Give all of the lines again exactly as they read.
* START Source excerpt *
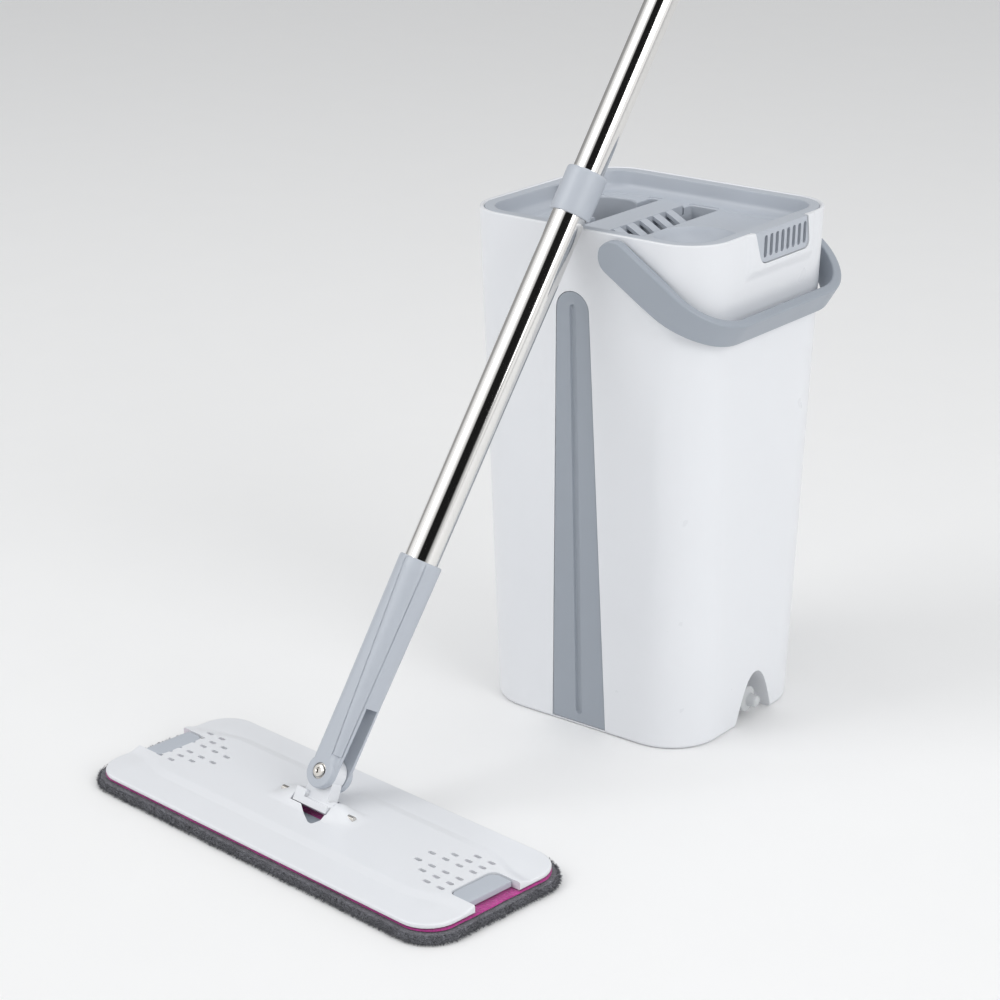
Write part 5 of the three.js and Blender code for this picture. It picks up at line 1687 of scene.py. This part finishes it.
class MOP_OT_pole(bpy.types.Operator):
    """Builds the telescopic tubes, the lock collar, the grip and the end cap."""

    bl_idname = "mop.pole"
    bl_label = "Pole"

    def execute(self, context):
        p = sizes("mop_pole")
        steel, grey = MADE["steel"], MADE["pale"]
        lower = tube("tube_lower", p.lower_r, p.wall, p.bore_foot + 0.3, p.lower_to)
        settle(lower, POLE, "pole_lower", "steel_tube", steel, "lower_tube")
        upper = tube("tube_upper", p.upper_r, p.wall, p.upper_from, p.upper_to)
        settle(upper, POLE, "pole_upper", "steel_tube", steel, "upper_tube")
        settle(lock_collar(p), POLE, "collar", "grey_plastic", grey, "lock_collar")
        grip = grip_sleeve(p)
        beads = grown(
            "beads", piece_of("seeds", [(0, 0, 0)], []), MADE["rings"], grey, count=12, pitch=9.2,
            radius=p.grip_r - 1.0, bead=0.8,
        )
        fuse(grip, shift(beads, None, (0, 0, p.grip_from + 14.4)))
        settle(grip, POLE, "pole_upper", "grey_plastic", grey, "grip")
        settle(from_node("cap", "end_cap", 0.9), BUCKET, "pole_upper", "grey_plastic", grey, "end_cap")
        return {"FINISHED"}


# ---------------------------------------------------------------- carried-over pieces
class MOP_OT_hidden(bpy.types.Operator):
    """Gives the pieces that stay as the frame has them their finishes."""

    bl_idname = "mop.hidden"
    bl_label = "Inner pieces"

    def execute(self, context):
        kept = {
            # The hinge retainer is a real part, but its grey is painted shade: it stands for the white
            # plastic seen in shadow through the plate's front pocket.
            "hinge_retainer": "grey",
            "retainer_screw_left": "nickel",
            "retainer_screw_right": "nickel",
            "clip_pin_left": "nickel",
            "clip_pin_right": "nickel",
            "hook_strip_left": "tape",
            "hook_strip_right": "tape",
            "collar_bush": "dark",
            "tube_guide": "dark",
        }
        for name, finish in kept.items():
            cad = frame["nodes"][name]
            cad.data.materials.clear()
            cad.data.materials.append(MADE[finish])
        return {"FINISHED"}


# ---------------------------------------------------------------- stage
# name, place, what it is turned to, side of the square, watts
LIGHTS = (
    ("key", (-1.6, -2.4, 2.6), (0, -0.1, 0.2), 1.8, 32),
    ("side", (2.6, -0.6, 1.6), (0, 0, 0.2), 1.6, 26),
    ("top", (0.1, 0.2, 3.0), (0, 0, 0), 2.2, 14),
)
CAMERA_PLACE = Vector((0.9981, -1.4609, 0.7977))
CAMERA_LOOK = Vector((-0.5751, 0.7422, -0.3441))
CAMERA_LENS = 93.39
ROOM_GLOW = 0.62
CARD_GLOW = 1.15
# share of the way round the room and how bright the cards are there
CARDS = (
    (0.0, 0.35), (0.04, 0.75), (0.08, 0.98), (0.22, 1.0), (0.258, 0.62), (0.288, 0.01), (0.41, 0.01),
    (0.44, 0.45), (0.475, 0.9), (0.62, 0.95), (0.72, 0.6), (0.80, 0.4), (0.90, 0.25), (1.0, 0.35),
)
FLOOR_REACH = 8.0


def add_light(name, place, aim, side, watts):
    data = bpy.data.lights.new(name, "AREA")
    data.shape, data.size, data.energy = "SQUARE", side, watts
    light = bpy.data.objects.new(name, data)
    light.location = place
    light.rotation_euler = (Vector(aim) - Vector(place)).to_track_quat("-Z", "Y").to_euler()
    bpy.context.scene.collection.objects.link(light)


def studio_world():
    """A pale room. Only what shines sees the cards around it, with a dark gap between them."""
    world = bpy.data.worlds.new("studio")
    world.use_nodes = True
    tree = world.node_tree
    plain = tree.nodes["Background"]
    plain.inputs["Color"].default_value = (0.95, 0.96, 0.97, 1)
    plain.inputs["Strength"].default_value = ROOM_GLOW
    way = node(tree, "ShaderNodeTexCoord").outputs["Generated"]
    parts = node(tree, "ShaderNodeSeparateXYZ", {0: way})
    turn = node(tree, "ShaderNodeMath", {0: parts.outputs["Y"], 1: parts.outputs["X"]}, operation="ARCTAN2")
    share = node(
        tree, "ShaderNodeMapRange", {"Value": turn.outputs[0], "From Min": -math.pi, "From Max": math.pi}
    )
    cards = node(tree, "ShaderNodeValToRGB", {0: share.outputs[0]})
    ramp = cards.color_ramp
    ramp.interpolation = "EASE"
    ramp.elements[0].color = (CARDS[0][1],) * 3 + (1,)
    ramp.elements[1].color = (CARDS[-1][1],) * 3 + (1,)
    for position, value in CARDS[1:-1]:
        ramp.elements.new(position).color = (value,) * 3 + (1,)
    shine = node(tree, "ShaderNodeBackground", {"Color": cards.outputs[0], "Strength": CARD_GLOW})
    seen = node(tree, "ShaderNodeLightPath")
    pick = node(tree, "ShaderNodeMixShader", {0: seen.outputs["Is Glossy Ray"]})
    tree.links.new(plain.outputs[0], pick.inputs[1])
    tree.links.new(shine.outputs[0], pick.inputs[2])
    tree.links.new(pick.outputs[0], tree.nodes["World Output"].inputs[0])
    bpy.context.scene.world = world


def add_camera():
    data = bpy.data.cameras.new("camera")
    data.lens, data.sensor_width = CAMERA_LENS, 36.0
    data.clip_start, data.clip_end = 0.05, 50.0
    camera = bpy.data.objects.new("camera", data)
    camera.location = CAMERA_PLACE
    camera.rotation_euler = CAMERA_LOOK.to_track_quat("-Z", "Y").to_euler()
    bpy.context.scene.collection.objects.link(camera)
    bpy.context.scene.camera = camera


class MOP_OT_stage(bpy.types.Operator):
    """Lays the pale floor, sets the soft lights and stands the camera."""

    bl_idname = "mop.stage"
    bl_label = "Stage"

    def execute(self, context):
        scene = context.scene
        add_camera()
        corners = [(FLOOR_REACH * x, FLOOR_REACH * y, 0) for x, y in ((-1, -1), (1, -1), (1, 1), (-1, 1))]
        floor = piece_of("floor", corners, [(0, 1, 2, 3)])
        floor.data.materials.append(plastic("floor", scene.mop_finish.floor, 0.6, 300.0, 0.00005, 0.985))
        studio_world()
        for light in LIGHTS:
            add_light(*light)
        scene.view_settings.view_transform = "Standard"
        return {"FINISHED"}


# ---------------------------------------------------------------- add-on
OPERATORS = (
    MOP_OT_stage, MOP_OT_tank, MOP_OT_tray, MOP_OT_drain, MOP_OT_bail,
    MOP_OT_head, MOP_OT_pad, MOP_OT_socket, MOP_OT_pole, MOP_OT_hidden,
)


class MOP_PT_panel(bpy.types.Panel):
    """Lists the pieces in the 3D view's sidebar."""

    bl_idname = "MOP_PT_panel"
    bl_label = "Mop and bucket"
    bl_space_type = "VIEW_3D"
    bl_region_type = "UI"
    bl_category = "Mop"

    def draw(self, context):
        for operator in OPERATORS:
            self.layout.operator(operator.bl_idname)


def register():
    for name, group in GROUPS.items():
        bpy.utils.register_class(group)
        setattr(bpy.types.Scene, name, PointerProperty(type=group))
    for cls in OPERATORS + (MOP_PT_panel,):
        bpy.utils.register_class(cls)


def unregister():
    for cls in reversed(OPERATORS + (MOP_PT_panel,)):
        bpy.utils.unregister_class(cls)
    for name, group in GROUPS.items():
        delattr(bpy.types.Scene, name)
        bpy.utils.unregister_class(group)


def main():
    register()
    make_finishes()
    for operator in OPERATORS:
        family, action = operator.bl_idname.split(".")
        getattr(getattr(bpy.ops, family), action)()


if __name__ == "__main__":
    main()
* END Source excerpt *
**Task output:**
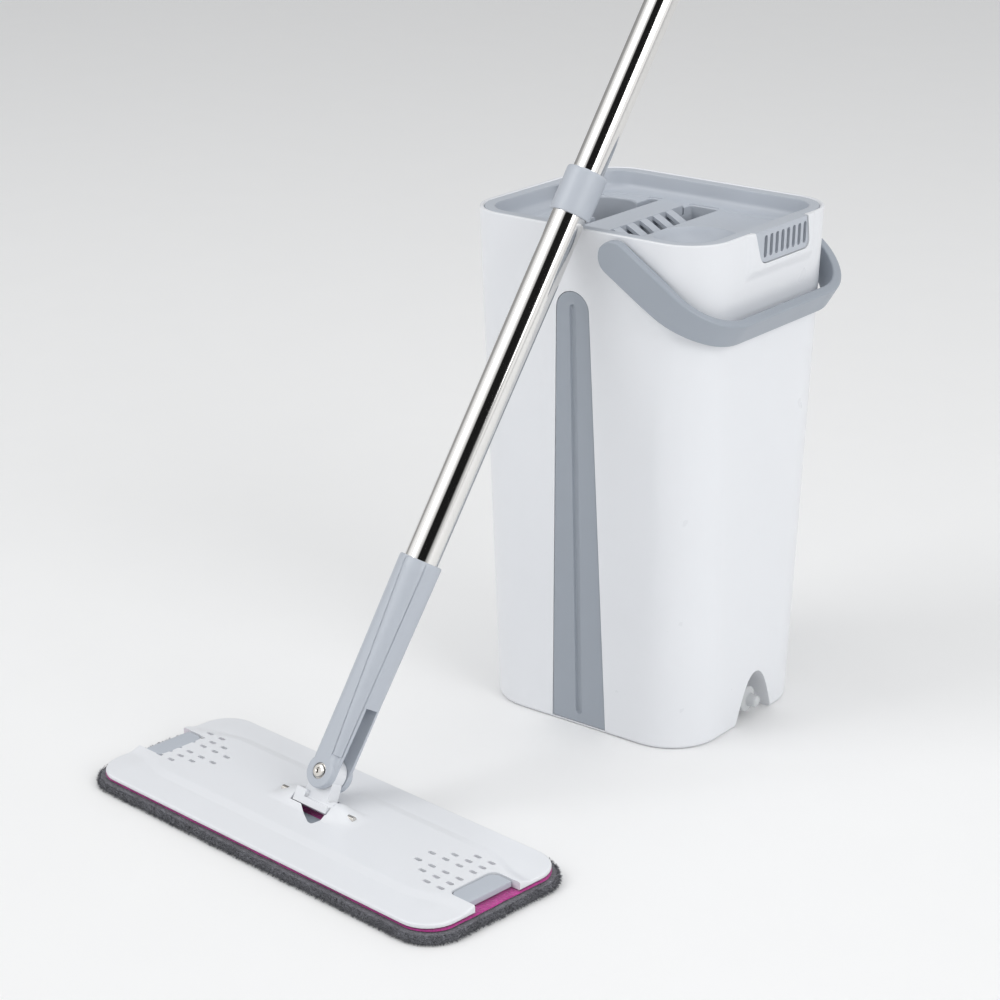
Write part 5 of the three.js and Blender code for this picture. It picks up at line 1687 of scene.py. This part finishes it.
class MOP_OT_pole(bpy.types.Operator):
    """Builds the telescopic tubes, the lock collar, the grip and the end cap."""

    bl_idname = "mop.pole"
    bl_label = "Pole"

    def execute(self, context):
        p = sizes("mop_pole")
        steel, grey = MADE["steel"], MADE["pale"]
        lower = tube("tube_lower", p.lower_r, p.wall, p.bore_foot + 0.3, p.lower_to)
        settle(lower, POLE, "pole_lower", "steel_tube", steel, "lower_tube")
        upper = tube("tube_upper", p.upper_r, p.wall, p.upper_from, p.upper_to)
        settle(upper, POLE, "pole_upper", "steel_tube", steel, "upper_tube")
        settle(lock_collar(p), POLE, "collar", "grey_plastic", grey, "lock_collar")
        grip = grip_sleeve(p)
        beads = grown(
            "beads", piece_of("seeds", [(0, 0, 0)], []), MADE["rings"], grey, count=12, pitch=9.2,
            radius=p.grip_r - 1.0, bead=0.8,
        )
        fuse(grip, shift(beads, None, (0, 0, p.grip_from + 14.4)))
        settle(grip, POLE, "pole_upper", "grey_plastic", grey, "grip")
        settle(from_node("cap", "end_cap", 0.9), BUCKET, "pole_upper", "grey_plastic", grey, "end_cap")
        return {"FINISHED"}


# ---------------------------------------------------------------- carried-over pieces
class MOP_OT_hidden(bpy.types.Operator):
    """Gives the pieces that stay as the frame has them their finishes."""

    bl_idname = "mop.hidden"
    bl_label = "Inner pieces"

    def execute(self, context):
        kept = {
            # The hinge retainer is a real part, but its grey is painted shade: it stands for the white
            # plastic seen in shadow through the plate's front pocket.
            "hinge_retainer": "grey",
            "retainer_screw_left": "nickel",
            "retainer_screw_right": "nickel",
            "clip_pin_left": "nickel",
            "clip_pin_right": "nickel",
            "hook_strip_left": "tape",
            "hook_strip_right": "tape",
            "collar_bush": "dark",
            "tube_guide": "dark",
        }
        for name, finish in kept.items():
            cad = frame["nodes"][name]
            cad.data.materials.clear()
            cad.data.materials.append(MADE[finish])
        return {"FINISHED"}


# ---------------------------------------------------------------- stage
# name, place, what it is turned to, side of the square, watts
LIGHTS = (
    ("key", (-1.6, -2.4, 2.6), (0, -0.1, 0.2), 1.8, 32),
    ("side", (2.6, -0.6, 1.6), (0, 0, 0.2), 1.6, 26),
    ("top", (0.1, 0.2, 3.0), (0, 0, 0), 2.2, 14),
)
CAMERA_PLACE = Vector((0.9981, -1.4609, 0.7977))
CAMERA_LOOK = Vector((-0.5751, 0.7422, -0.3441))
CAMERA_LENS = 93.39
ROOM_GLOW = 0.62
CARD_GLOW = 1.15
# share of the way round the room and how bright the cards are there
CARDS = (
    (0.0, 0.35), (0.04, 0.75), (0.08, 0.98), (0.22, 1.0), (0.258, 0.62), (0.288, 0.01), (0.41, 0.01),
    (0.44, 0.45), (0.475, 0.9), (0.62, 0.95), (0.72, 0.6), (0.80, 0.4), (0.90, 0.25), (1.0, 0.35),
)
FLOOR_REACH = 8.0


def add_light(name, place, aim, side, watts):
    data = bpy.data.lights.new(name, "AREA")
    data.shape, data.size, data.energy = "SQUARE", side, watts
    light = bpy.data.objects.new(name, data)
    light.location = place
    light.rotation_euler = (Vector(aim) - Vector(place)).to_track_quat("-Z", "Y").to_euler()
    bpy.context.scene.collection.objects.link(light)


def studio_world():
    """A pale room. Only what shines sees the cards around it, with a dark gap between them."""
    world = bpy.data.worlds.new("studio")
    world.use_nodes = True
    tree = world.node_tree
    plain = tree.nodes["Background"]
    plain.inputs["Color"].default_value = (0.95, 0.96, 0.97, 1)
    plain.inputs["Strength"].default_value = ROOM_GLOW
    way = node(tree, "ShaderNodeTexCoord").outputs["Generated"]
    parts = node(tree, "ShaderNodeSeparateXYZ", {0: way})
    turn = node(tree, "ShaderNodeMath", {0: parts.outputs["Y"], 1: parts.outputs["X"]}, operation="ARCTAN2")
    share = node(
        tree, "ShaderNodeMapRange", {"Value": turn.outputs[0], "From Min": -math.pi, "From Max": math.pi}
    )
    cards = node(tree, "ShaderNodeValToRGB", {0: share.outputs[0]})
    ramp = cards.color_ramp
    ramp.interpolation = "EASE"
    ramp.elements[0].color = (CARDS[0][1],) * 3 + (1,)
    ramp.elements[1].color = (CARDS[-1][1],) * 3 + (1,)
    for position, value in CARDS[1:-1]:
        ramp.elements.new(position).color = (value,) * 3 + (1,)
    shine = node(tree, "ShaderNodeBackground", {"Color": cards.outputs[0], "Strength": CARD_GLOW})
    seen = node(tree, "ShaderNodeLightPath")
    pick = node(tree, "ShaderNodeMixShader", {0: seen.outputs["Is Glossy Ray"]})
    tree.links.new(plain.outputs[0], pick.inputs[1])
    tree.links.new(shine.outputs[0], pick.inputs[2])
    tree.links.new(pick.outputs[0], tree.nodes["World Output"].inputs[0])
    bpy.context.scene.world = world


def add_camera():
    data = bpy.data.cameras.new("camera")
    data.lens, data.sensor_width = CAMERA_LENS, 36.0
    data.clip_start, data.clip_end = 0.05, 50.0
    camera = bpy.data.objects.new("camera", data)
    camera.location = CAMERA_PLACE
    camera.rotation_euler = CAMERA_LOOK.to_track_quat("-Z", "Y").to_euler()
    bpy.context.scene.collection.objects.link(camera)
    bpy.context.scene.camera = camera


class MOP_OT_stage(bpy.types.Operator):
    """Lays the pale floor, sets the soft lights and stands the camera."""

    bl_idname = "mop.stage"
    bl_label = "Stage"

    def execute(self, context):
        scene = context.scene
        add_camera()
        corners = [(FLOOR_REACH * x, FLOOR_REACH * y, 0) for x, y in ((-1, -1), (1, -1), (1, 1), (-1, 1))]
        floor = piece_of("floor", corners, [(0, 1, 2, 3)])
        floor.data.materials.append(plastic("floor", scene.mop_finish.floor, 0.6, 300.0, 0.00005, 0.985))
        studio_world()
        for light in LIGHTS:
            add_light(*light)
        scene.view_settings.view_transform = "Standard"
        return {"FINISHED"}


# ---------------------------------------------------------------- add-on
OPERATORS = (
    MOP_OT_stage, MOP_OT_tank, MOP_OT_tray, MOP_OT_drain, MOP_OT_bail,
    MOP_OT_head, MOP_OT_pad, MOP_OT_socket, MOP_OT_pole, MOP_OT_hidden,
)


class MOP_PT_panel(bpy.types.Panel):
    """Lists the pieces in the 3D view's sidebar."""

    bl_idname = "MOP_PT_panel"
    bl_label = "Mop and bucket"
    bl_space_type = "VIEW_3D"
    bl_region_type = "UI"
    bl_category = "Mop"

    def draw(self, context):
        for operator in OPERATORS:
            self.layout.operator(operator.bl_idname)


def register():
    for name, group in GROUPS.items():
        bpy.utils.register_class(group)
        setattr(bpy.types.Scene, name, PointerProperty(type=group))
    for cls in OPERATORS + (MOP_PT_panel,):
        bpy.utils.register_class(cls)


def unregister():
    for cls in reversed(OPERATORS + (MOP_PT_panel,)):
        bpy.utils.unregister_class(cls)
    for name, group in GROUPS.items():
        delattr(bpy.types.Scene, name)
        bpy.utils.unregister_class(group)


def main():
    register()
    make_finishes()
    for operator in OPERATORS:
        family, action = operator.bl_idname.split(".")
        getattr(getattr(bpy.ops, family), action)()


if __name__ == "__main__":
    main()